I am a new soapmaker, having made 0% superfatted cold process lard and lye soap for laundry detergent, a failed batch of 5% superfatted 80% olive, 20% coconut liquid soap (it separated) and a successful batch of 0% superfatted 80% olive oil 20% coconut oil soap. All using distilled water, no glycerin.

The liquid soap I have made is fine for dishwashing and washing hands at the sink, but it is far too drying for use as a shampoo and body wash. My experience with Kirk's bar soap tells me it is probably the coconut oil causing the drying. 

I want to superfat my liquid soap to make it less drying. I understand I can do this by using sulfonated castor oil, as it is water soluble. My question is, do I add the castor oil into the soap calculator, or leave it out? Do I add it at the beginning, or just stir it in at dilution?


----------



## IrishLass (Dec 28, 2015)

I've never superfatted with sulfonated castor oil, but from what I understand according to Failor's method, it is added to the finished, diluted soap after it has been neutralized, so, I take it from that that it is _not_ included in the up-front soap calculator calculations. 

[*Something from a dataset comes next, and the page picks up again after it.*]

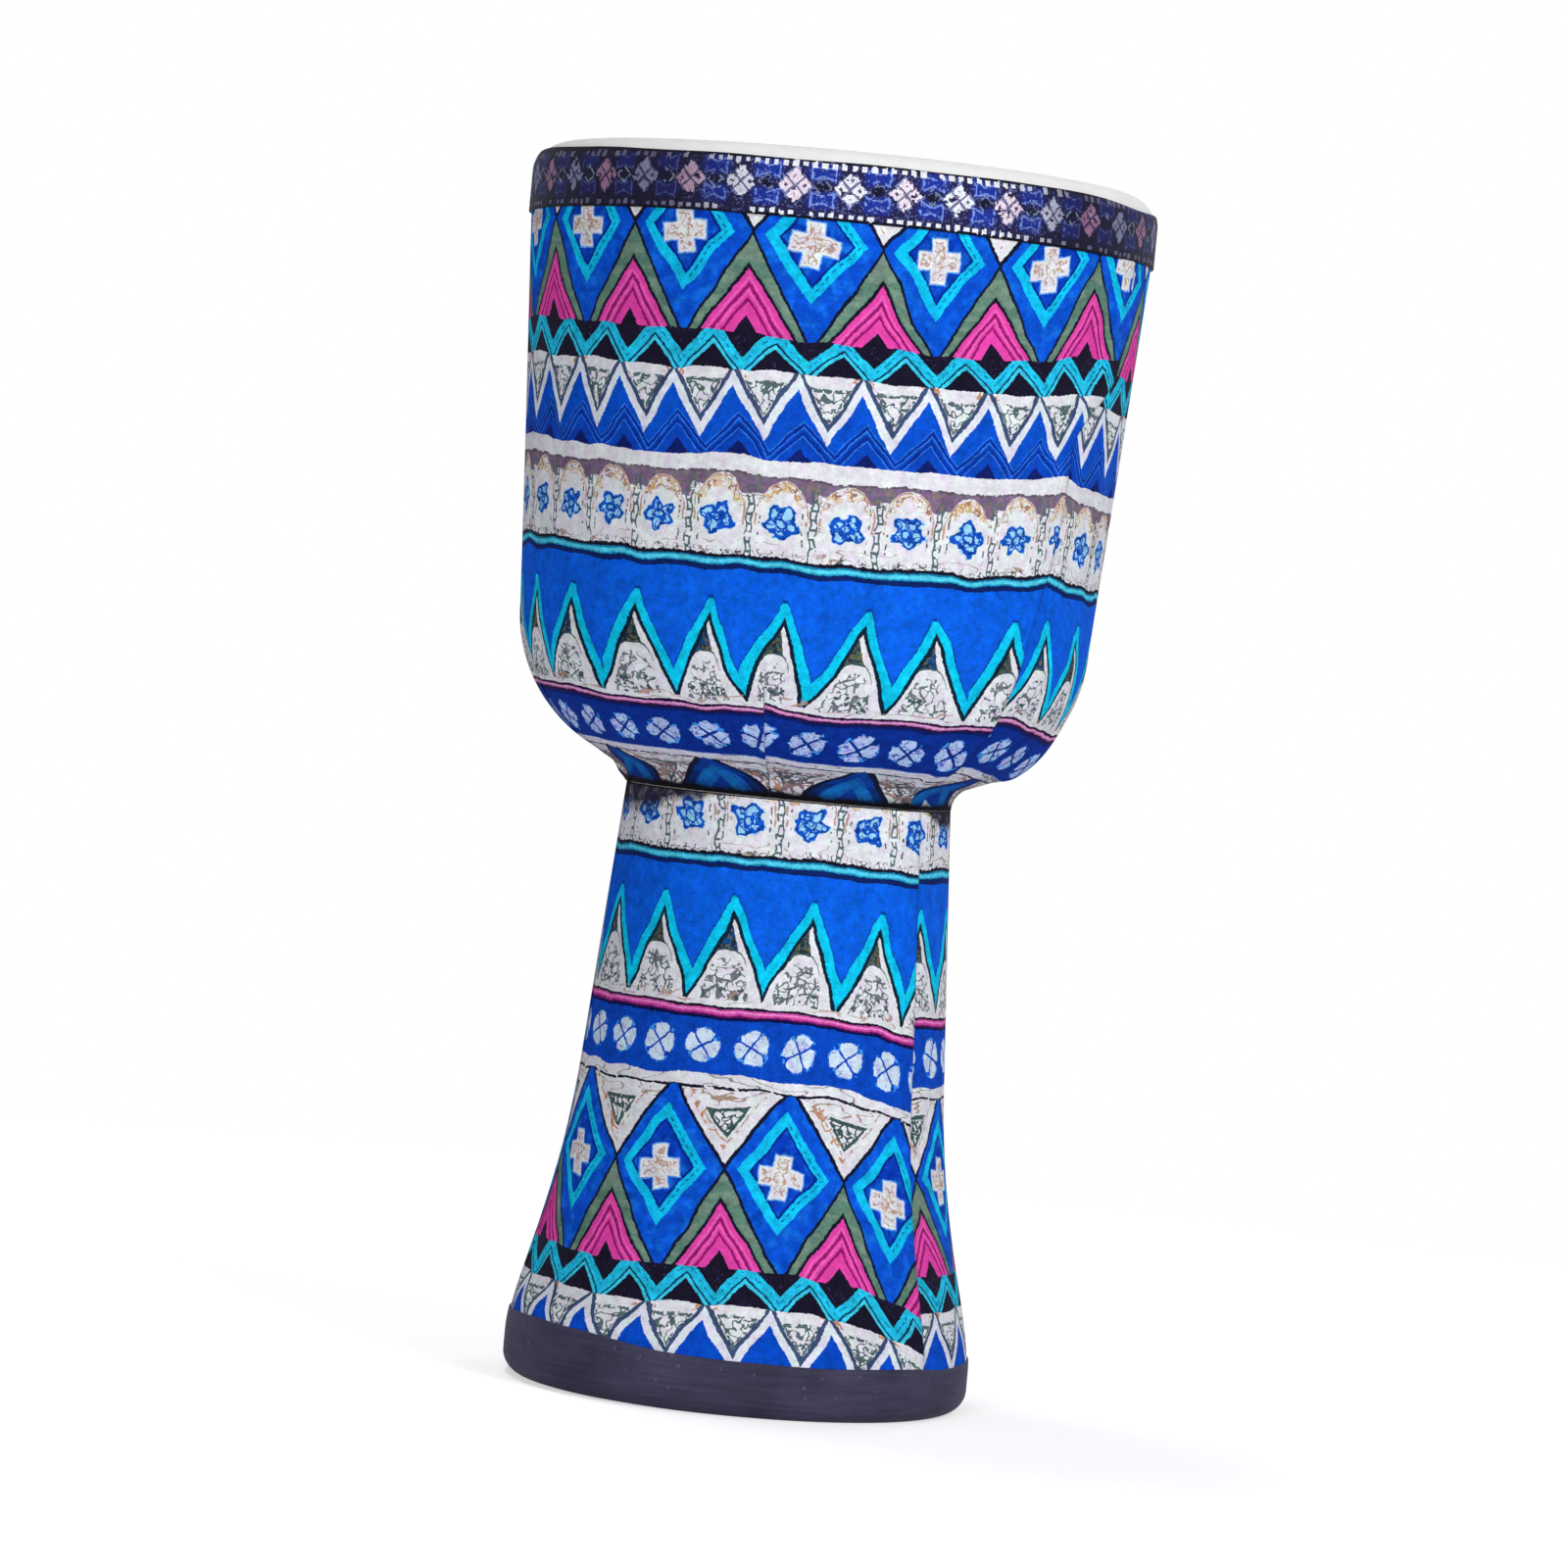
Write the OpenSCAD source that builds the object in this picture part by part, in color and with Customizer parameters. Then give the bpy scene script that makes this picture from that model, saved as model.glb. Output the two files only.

I superfat my own liquid soaps after dilution with meadowfoam seed oil mixed with PS80 to solubize it into the body of soap. 


IrishLass


----------



## rhiamom (Dec 28, 2015)

Thank you! That's what I thought, but I wanted to be sure. Now I just need to order myself some sulfonated castor oil to use.


----------



## rhiamom (Jan 3, 2016)

Update: I am going to try a new liquid soap recipe that simply uses regular castor oil as an ingredient. I will try a basic 8 oz Castor oil, 12 oz Coconut oil, 20 oz olive oil mix. According to my handy soap calculator this should be both more moisturizing, better cleansing, and have a nicer lather.


----------